The reconciliation process includes an educational-awareness program.

He goes back to the textbook.

“”The oppressive grind of prejudice stultifies and restricts life opportunities for every Aboriginal person: to employment to education and to minimum respect as a citizen of the country,” he said. “”That is why we need education awareness programs not educational prejudice. The Prime Minister’s Redfern Park statement asked people to empathise. What would you have thought if those things sq(in the textbook) had been written about you?

With the reconciliation process Tickner said he “”wanted to find a framework for change use it as a means of bringing the whole Parliament and _ high-minded and idealistic as it might sound _ the whole nation to agree to a commitment to address indigenous aspirations as a key issue leading up to the centenary of federation.”

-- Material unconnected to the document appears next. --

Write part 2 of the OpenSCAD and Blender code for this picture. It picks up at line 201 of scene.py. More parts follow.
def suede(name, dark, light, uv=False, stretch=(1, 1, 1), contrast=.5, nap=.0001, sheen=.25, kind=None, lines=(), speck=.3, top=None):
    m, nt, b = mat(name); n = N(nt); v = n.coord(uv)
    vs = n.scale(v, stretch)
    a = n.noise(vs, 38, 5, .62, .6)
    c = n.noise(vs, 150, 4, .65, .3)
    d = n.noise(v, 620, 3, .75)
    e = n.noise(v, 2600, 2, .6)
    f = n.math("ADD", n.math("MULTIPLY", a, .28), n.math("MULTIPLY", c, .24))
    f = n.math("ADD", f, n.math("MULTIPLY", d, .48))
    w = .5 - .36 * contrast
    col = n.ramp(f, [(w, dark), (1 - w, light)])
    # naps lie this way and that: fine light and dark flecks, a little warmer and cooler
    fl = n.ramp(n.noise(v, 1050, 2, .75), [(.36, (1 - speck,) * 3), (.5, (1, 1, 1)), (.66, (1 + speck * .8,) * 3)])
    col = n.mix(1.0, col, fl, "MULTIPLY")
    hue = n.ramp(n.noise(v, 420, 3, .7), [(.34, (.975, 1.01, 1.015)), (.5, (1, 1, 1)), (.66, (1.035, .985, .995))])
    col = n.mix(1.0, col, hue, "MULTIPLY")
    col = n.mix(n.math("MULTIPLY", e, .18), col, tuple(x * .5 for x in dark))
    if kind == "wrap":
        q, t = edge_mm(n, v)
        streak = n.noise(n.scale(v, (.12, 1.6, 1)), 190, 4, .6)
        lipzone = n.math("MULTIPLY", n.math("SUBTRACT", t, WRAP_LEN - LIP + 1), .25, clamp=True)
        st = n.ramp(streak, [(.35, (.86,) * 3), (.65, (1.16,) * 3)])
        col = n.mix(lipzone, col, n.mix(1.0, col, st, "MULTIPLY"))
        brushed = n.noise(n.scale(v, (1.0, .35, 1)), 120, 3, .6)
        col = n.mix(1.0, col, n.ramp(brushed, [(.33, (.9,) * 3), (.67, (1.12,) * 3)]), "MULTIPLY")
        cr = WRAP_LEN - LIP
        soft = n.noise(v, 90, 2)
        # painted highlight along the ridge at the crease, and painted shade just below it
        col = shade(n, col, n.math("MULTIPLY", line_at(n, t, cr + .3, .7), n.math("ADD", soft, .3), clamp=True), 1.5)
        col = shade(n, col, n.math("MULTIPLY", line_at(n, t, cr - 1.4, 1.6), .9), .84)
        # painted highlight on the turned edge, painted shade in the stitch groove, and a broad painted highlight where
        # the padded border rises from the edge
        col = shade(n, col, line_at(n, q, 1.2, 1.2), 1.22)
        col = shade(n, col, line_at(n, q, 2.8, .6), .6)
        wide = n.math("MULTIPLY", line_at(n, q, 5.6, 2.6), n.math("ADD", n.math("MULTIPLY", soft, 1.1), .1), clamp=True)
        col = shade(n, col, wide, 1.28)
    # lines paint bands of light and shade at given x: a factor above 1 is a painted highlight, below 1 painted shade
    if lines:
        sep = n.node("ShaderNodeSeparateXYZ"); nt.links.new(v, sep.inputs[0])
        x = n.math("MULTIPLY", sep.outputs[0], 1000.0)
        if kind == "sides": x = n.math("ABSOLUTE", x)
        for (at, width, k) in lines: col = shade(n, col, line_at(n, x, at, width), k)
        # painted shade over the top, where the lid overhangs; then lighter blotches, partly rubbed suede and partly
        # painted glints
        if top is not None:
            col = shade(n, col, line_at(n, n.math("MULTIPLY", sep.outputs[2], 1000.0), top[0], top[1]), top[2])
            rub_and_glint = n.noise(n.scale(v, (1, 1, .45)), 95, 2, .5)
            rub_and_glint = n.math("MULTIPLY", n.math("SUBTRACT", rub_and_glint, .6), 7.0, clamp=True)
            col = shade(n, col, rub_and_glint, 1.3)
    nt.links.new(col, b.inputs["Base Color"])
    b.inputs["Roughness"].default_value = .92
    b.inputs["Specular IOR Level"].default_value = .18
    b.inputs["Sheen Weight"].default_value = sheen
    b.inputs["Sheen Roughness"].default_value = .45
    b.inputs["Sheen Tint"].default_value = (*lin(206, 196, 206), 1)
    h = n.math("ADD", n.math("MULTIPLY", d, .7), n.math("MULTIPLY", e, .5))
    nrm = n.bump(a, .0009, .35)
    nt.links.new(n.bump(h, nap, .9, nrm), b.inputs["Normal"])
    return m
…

What about Mabo, (the High Court’s decision that native title has survived white settlement)? Tickner puts into practice what he had said about the importance of achieving consensus. He would not pre-empt the ministerial committee and would not say things that would damage the pursuit of broad agreement.

However, he thought history would judge the issue as more important that the republic.

“”The response to Mabo can be a new beginning, but if we get it wrong it could be an irreparable scar on the reconciliation process,” he said. “”It is a time for ethical and moral decision making.”

Mabo was not a government initiative bestowed upon indigenous people, he said. It was the High Court rewriting the legal framework. Mabo had changed the nature of the things.

“”It necessitates change to the treatment of indigenous people,” Tickner said.

Tickner does not appear to see Mabo as an essential or necessary part of changing non-indigenous attitudes; it would have happened without Mabo. However, Mabo added to momentum.

Mabo, the centenary and republican debate for Tickner are timely catalysts for changes for indigenous people, especially in the context of the reconciliation process which has widespread support.